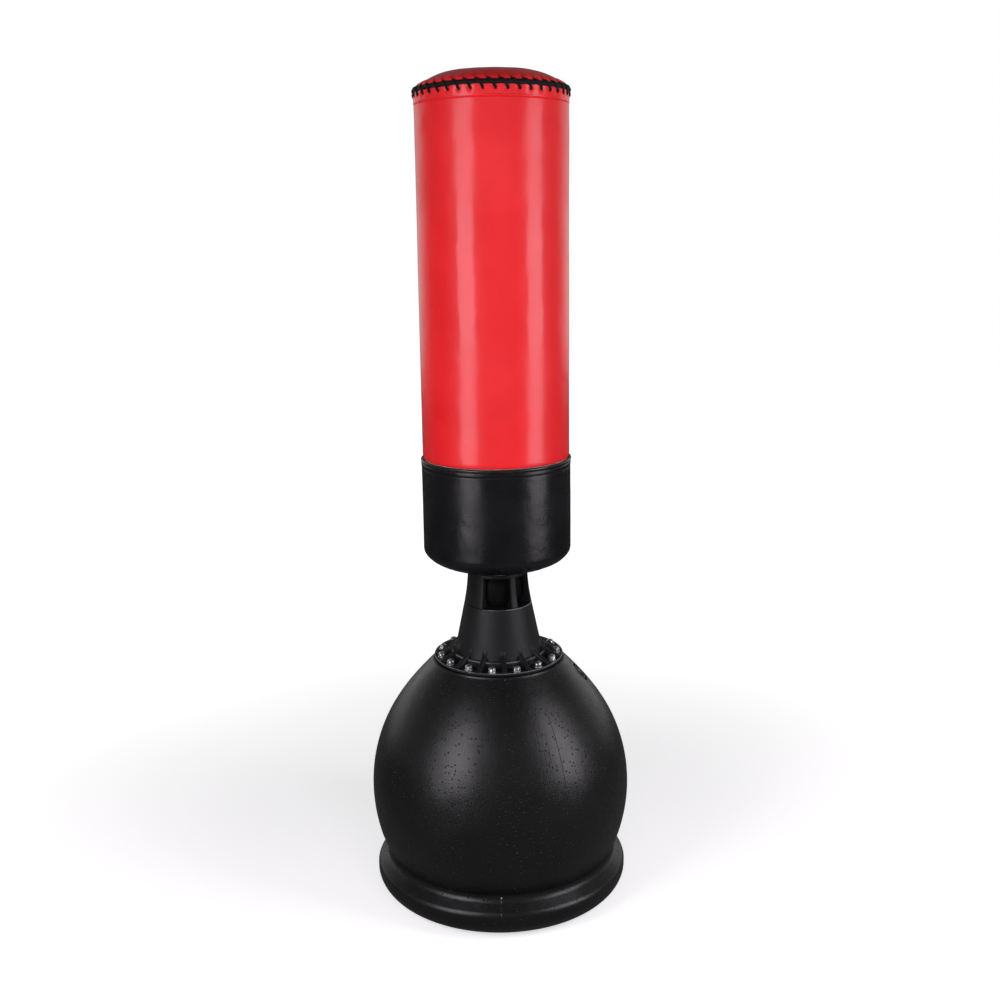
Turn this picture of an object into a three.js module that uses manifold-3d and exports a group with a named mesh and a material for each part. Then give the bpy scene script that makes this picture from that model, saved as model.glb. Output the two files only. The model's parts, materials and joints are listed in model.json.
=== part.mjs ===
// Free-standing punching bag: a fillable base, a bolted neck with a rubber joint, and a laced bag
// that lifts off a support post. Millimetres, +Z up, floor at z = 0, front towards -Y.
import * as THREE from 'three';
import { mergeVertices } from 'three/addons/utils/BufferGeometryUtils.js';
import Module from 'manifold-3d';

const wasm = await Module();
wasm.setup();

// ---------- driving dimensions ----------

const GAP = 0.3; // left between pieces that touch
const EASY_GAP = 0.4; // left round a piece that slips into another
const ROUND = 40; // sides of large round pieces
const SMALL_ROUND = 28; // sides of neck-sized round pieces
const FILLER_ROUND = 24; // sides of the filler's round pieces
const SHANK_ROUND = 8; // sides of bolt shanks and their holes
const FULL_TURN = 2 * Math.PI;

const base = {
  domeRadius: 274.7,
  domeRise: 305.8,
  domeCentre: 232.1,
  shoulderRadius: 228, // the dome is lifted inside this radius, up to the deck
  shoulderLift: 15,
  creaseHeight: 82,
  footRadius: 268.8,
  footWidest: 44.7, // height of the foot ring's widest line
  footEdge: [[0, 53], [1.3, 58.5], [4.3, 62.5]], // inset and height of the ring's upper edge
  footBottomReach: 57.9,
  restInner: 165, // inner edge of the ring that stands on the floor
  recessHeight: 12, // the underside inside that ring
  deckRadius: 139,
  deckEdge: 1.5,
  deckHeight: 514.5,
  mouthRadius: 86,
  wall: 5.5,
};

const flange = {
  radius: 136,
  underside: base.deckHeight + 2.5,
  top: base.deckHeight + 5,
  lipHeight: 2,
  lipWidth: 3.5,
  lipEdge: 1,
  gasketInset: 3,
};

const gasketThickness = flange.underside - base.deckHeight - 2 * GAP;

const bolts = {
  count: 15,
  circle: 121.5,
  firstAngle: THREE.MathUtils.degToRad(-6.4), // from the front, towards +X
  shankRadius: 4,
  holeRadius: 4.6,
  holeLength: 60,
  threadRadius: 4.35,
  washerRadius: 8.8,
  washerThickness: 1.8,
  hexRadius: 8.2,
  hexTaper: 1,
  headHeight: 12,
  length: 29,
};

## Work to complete
Only the lines from the beginning of the material above through the line with "---------- driving dimensions" are wanted; extract them exactly.

## Output
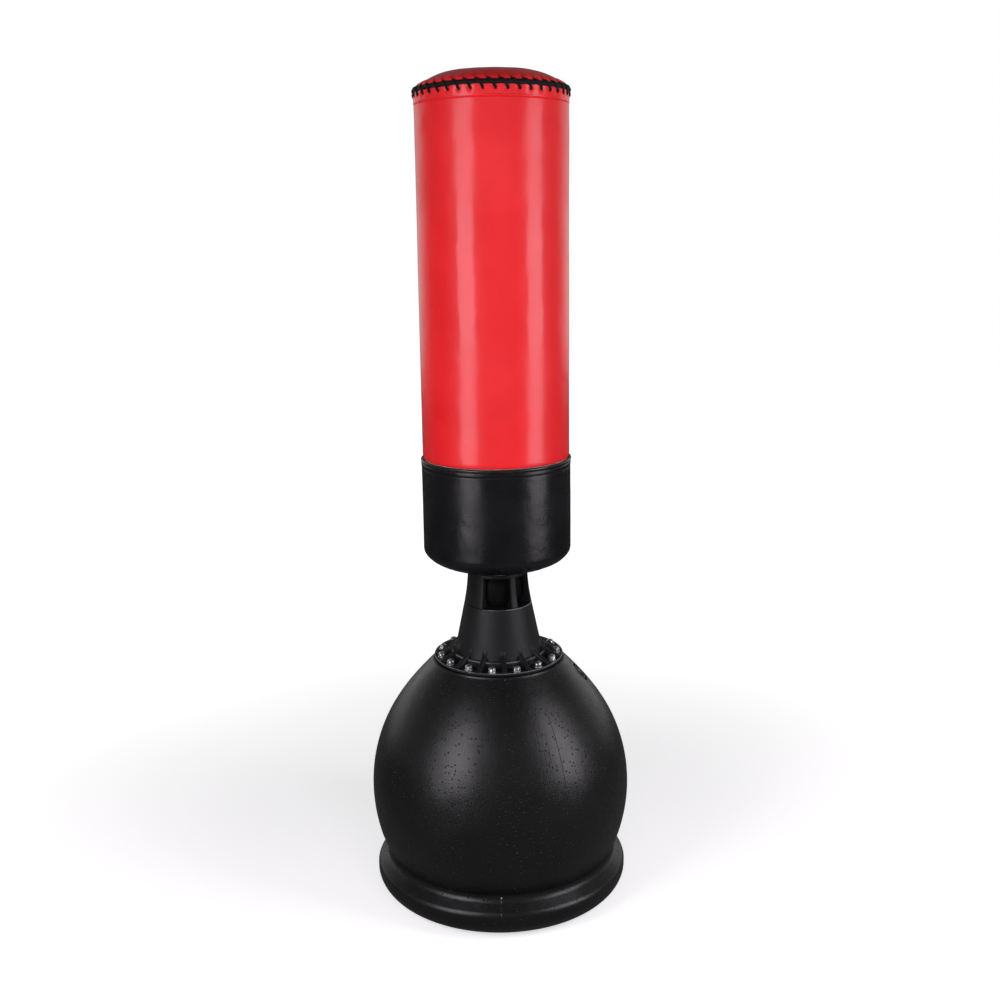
Turn this picture of an object into a three.js module that uses manifold-3d and exports a group with a named mesh and a material for each part. Then give the bpy scene script that makes this picture from that model, saved as model.glb. Output the two files only. The model's parts, materials and joints are listed in model.json.
=== part.mjs ===
// Free-standing punching bag: a fillable base, a bolted neck with a rubber joint, and a laced bag
// that lifts off a support post. Millimetres, +Z up, floor at z = 0, front towards -Y.
import * as THREE from 'three';
import { mergeVertices } from 'three/addons/utils/BufferGeometryUtils.js';
import Module from 'manifold-3d';

const wasm = await Module();
wasm.setup();

// ---------- driving dimensions ----------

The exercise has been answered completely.